▶ [DATA LINES]:

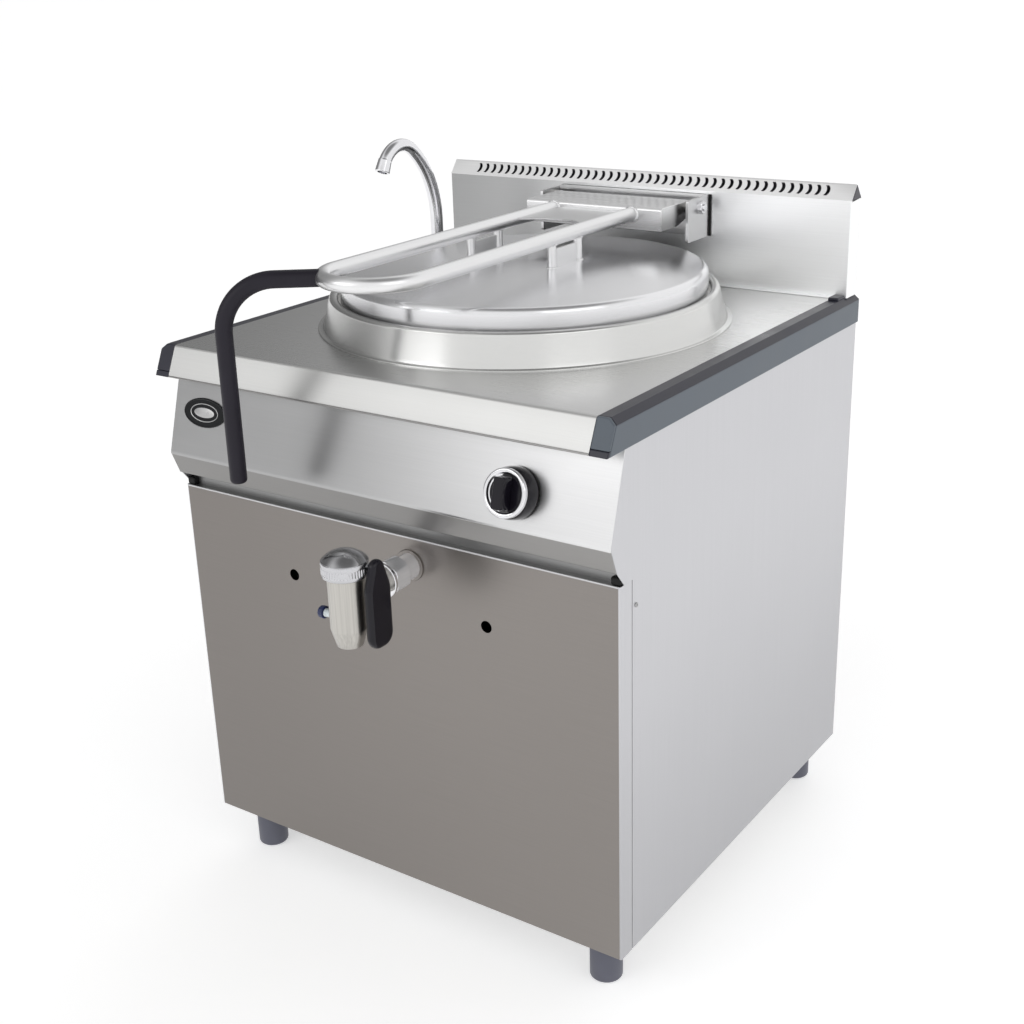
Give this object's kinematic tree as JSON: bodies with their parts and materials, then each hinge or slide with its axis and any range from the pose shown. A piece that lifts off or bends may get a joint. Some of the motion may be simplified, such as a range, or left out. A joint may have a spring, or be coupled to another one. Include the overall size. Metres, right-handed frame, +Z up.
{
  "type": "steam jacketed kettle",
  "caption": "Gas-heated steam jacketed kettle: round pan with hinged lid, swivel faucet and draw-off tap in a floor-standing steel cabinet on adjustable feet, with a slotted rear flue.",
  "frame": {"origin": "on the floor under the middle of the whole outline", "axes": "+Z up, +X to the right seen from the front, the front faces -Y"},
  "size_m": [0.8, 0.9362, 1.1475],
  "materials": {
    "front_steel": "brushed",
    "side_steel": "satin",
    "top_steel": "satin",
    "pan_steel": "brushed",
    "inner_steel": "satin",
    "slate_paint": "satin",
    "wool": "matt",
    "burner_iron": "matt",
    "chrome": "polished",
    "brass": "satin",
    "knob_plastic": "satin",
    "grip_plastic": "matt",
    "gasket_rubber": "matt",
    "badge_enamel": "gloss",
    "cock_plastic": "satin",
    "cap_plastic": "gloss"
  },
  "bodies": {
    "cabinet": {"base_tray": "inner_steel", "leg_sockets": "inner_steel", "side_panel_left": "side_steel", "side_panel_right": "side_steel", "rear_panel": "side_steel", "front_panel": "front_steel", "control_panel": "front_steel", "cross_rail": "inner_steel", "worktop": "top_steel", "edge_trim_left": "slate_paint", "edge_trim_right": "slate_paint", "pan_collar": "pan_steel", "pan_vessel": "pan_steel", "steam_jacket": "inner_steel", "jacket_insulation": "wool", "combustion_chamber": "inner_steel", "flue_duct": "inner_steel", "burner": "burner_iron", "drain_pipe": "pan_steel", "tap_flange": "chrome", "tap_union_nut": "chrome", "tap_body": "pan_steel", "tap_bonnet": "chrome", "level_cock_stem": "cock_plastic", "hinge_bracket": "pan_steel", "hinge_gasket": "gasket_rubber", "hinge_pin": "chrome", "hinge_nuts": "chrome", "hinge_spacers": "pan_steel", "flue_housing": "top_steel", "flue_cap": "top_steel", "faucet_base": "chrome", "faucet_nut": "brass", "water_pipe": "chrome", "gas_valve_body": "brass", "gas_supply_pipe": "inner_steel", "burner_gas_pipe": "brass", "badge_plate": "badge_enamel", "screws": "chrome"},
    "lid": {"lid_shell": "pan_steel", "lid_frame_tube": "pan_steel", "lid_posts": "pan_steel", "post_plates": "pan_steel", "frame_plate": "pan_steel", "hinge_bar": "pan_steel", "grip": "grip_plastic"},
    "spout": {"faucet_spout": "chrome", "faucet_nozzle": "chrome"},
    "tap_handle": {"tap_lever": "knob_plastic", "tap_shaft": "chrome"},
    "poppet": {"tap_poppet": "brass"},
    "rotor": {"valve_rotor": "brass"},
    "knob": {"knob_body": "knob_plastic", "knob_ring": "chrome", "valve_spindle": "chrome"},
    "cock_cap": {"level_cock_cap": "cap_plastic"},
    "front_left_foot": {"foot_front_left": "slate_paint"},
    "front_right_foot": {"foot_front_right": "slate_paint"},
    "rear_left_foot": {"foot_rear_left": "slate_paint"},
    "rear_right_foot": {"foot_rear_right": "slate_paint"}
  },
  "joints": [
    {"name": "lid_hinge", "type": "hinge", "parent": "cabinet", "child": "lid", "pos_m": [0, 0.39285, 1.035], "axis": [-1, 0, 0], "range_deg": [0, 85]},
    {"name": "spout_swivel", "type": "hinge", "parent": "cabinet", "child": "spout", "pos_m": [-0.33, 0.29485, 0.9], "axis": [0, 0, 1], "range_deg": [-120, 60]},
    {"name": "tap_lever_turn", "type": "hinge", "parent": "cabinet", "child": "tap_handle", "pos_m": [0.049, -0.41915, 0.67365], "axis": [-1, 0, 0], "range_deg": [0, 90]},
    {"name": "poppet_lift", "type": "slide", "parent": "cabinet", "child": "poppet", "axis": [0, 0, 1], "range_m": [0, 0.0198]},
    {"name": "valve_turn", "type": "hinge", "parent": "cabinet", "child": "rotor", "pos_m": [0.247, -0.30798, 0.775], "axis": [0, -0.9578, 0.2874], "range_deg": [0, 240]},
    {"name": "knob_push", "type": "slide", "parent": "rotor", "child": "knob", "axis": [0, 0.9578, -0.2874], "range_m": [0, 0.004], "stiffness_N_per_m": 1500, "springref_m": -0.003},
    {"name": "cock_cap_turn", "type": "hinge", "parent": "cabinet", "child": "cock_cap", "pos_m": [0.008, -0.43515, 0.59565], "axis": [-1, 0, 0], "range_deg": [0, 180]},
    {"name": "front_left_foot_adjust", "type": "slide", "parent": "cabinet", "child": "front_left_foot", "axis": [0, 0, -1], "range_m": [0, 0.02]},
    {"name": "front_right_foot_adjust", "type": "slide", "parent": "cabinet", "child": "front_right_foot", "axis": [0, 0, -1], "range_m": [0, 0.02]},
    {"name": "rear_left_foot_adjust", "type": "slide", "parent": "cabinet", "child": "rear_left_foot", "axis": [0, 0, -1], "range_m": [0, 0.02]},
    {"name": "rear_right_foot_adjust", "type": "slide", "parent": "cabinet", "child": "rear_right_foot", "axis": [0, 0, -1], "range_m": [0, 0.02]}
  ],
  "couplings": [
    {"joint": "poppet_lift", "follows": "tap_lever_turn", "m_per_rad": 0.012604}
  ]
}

▶ [PROMPT]: Extract every line above exactly as it stands.

▶ [ANSWER BELOW]:
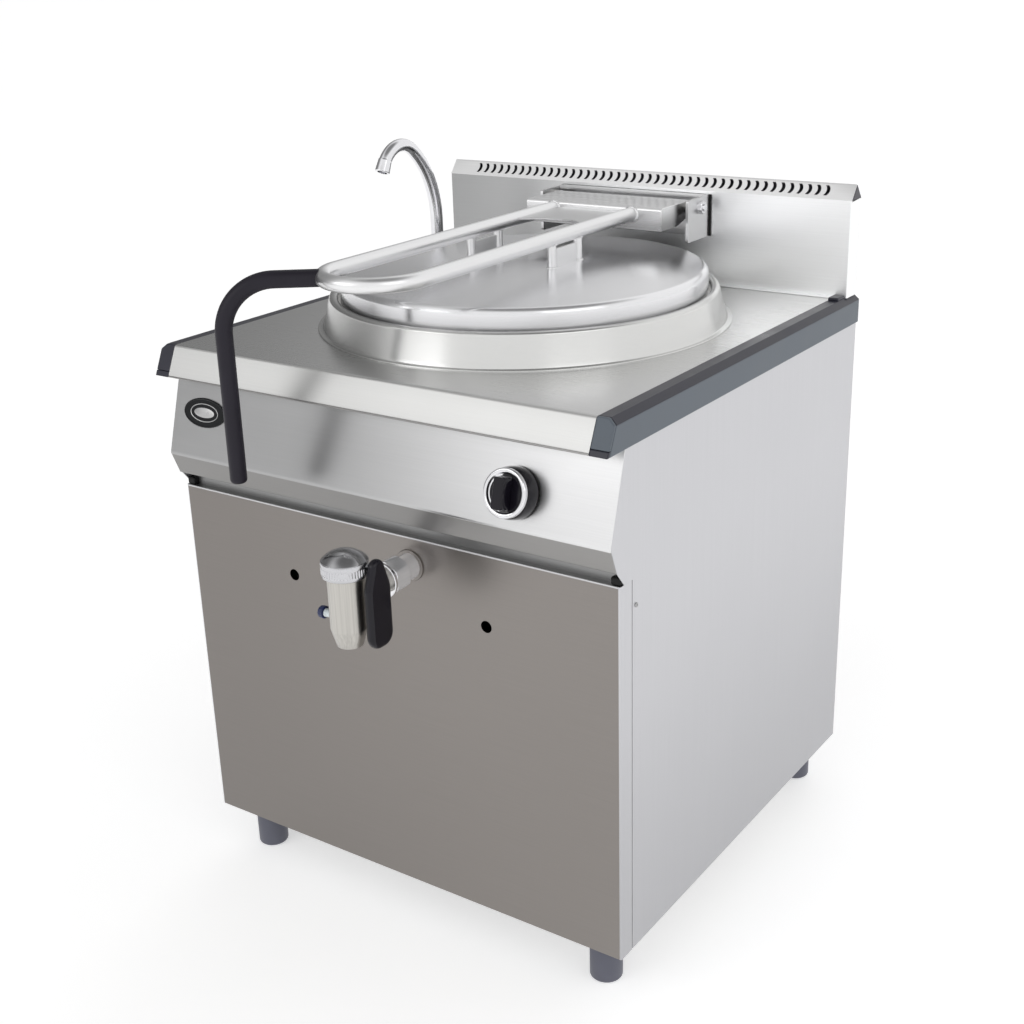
Give this object's kinematic tree as JSON: bodies with their parts and materials, then each hinge or slide with its axis and any range from the pose shown. A piece that lifts off or bends may get a joint. Some of the motion may be simplified, such as a range, or left out. A joint may have a spring, or be coupled to another one. Include the overall size. Metres, right-handed frame, +Z up.
{
  "type": "steam jacketed kettle",
  "caption": "Gas-heated steam jacketed kettle: round pan with hinged lid, swivel faucet and draw-off tap in a floor-standing steel cabinet on adjustable feet, with a slotted rear flue.",
  "frame": {"origin": "on the floor under the middle of the whole outline", "axes": "+Z up, +X to the right seen from the front, the front faces -Y"},
  "size_m": [0.8, 0.9362, 1.1475],
  "materials": {
    "front_steel": "brushed",
    "side_steel": "satin",
    "top_steel": "satin",
    "pan_steel": "brushed",
    "inner_steel": "satin",
    "slate_paint": "satin",
    "wool": "matt",
    "burner_iron": "matt",
    "chrome": "polished",
    "brass": "satin",
    "knob_plastic": "satin",
    "grip_plastic": "matt",
    "gasket_rubber": "matt",
    "badge_enamel": "gloss",
    "cock_plastic": "satin",
    "cap_plastic": "gloss"
  },
  "bodies": {
    "cabinet": {"base_tray": "inner_steel", "leg_sockets": "inner_steel", "side_panel_left": "side_steel", "side_panel_right": "side_steel", "rear_panel": "side_steel", "front_panel": "front_steel", "control_panel": "front_steel", "cross_rail": "inner_steel", "worktop": "top_steel", "edge_trim_left": "slate_paint", "edge_trim_right": "slate_paint", "pan_collar": "pan_steel", "pan_vessel": "pan_steel", "steam_jacket": "inner_steel", "jacket_insulation": "wool", "combustion_chamber": "inner_steel", "flue_duct": "inner_steel", "burner": "burner_iron", "drain_pipe": "pan_steel", "tap_flange": "chrome", "tap_union_nut": "chrome", "tap_body": "pan_steel", "tap_bonnet": "chrome", "level_cock_stem": "cock_plastic", "hinge_bracket": "pan_steel", "hinge_gasket": "gasket_rubber", "hinge_pin": "chrome", "hinge_nuts": "chrome", "hinge_spacers": "pan_steel", "flue_housing": "top_steel", "flue_cap": "top_steel", "faucet_base": "chrome", "faucet_nut": "brass", "water_pipe": "chrome", "gas_valve_body": "brass", "gas_supply_pipe": "inner_steel", "burner_gas_pipe": "brass", "badge_plate": "badge_enamel", "screws": "chrome"},
    "lid": {"lid_shell": "pan_steel", "lid_frame_tube": "pan_steel", "lid_posts": "pan_steel", "post_plates": "pan_steel", "frame_plate": "pan_steel", "hinge_bar": "pan_steel", "grip": "grip_plastic"},
    "spout": {"faucet_spout": "chrome", "faucet_nozzle": "chrome"},
    "tap_handle": {"tap_lever": "knob_plastic", "tap_shaft": "chrome"},
    "poppet": {"tap_poppet": "brass"},
    "rotor": {"valve_rotor": "brass"},
    "knob": {"knob_body": "knob_plastic", "knob_ring": "chrome", "valve_spindle": "chrome"},
    "cock_cap": {"level_cock_cap": "cap_plastic"},
    "front_left_foot": {"foot_front_left": "slate_paint"},
    "front_right_foot": {"foot_front_right": "slate_paint"},
    "rear_left_foot": {"foot_rear_left": "slate_paint"},
    "rear_right_foot": {"foot_rear_right": "slate_paint"}
  },
  "joints": [
    {"name": "lid_hinge", "type": "hinge", "parent": "cabinet", "child": "lid", "pos_m": [0, 0.39285, 1.035], "axis": [-1, 0, 0], "range_deg": [0, 85]},
    {"name": "spout_swivel", "type": "hinge", "parent": "cabinet", "child": "spout", "pos_m": [-0.33, 0.29485, 0.9], "axis": [0, 0, 1], "range_deg": [-120, 60]},
    {"name": "tap_lever_turn", "type": "hinge", "parent": "cabinet", "child": "tap_handle", "pos_m": [0.049, -0.41915, 0.67365], "axis": [-1, 0, 0], "range_deg": [0, 90]},
    {"name": "poppet_lift", "type": "slide", "parent": "cabinet", "child": "poppet", "axis": [0, 0, 1], "range_m": [0, 0.0198]},
    {"name": "valve_turn", "type": "hinge", "parent": "cabinet", "child": "rotor", "pos_m": [0.247, -0.30798, 0.775], "axis": [0, -0.9578, 0.2874], "range_deg": [0, 240]},
    {"name": "knob_push", "type": "slide", "parent": "rotor", "child": "knob", "axis": [0, 0.9578, -0.2874], "range_m": [0, 0.004], "stiffness_N_per_m": 1500, "springref_m": -0.003},
    {"name": "cock_cap_turn", "type": "hinge", "parent": "cabinet", "child": "cock_cap", "pos_m": [0.008, -0.43515, 0.59565], "axis": [-1, 0, 0], "range_deg": [0, 180]},
    {"name": "front_left_foot_adjust", "type": "slide", "parent": "cabinet", "child": "front_left_foot", "axis": [0, 0, -1], "range_m": [0, 0.02]},
    {"name": "front_right_foot_adjust", "type": "slide", "parent": "cabinet", "child": "front_right_foot", "axis": [0, 0, -1], "range_m": [0, 0.02]},
    {"name": "rear_left_foot_adjust", "type": "slide", "parent": "cabinet", "child": "rear_left_foot", "axis": [0, 0, -1], "range_m": [0, 0.02]},
    {"name": "rear_right_foot_adjust", "type": "slide", "parent": "cabinet", "child": "rear_right_foot", "axis": [0, 0, -1], "range_m": [0, 0.02]}
  ],
  "couplings": [
    {"joint": "poppet_lift", "follows": "tap_lever_turn", "m_per_rad": 0.012604}
  ]
}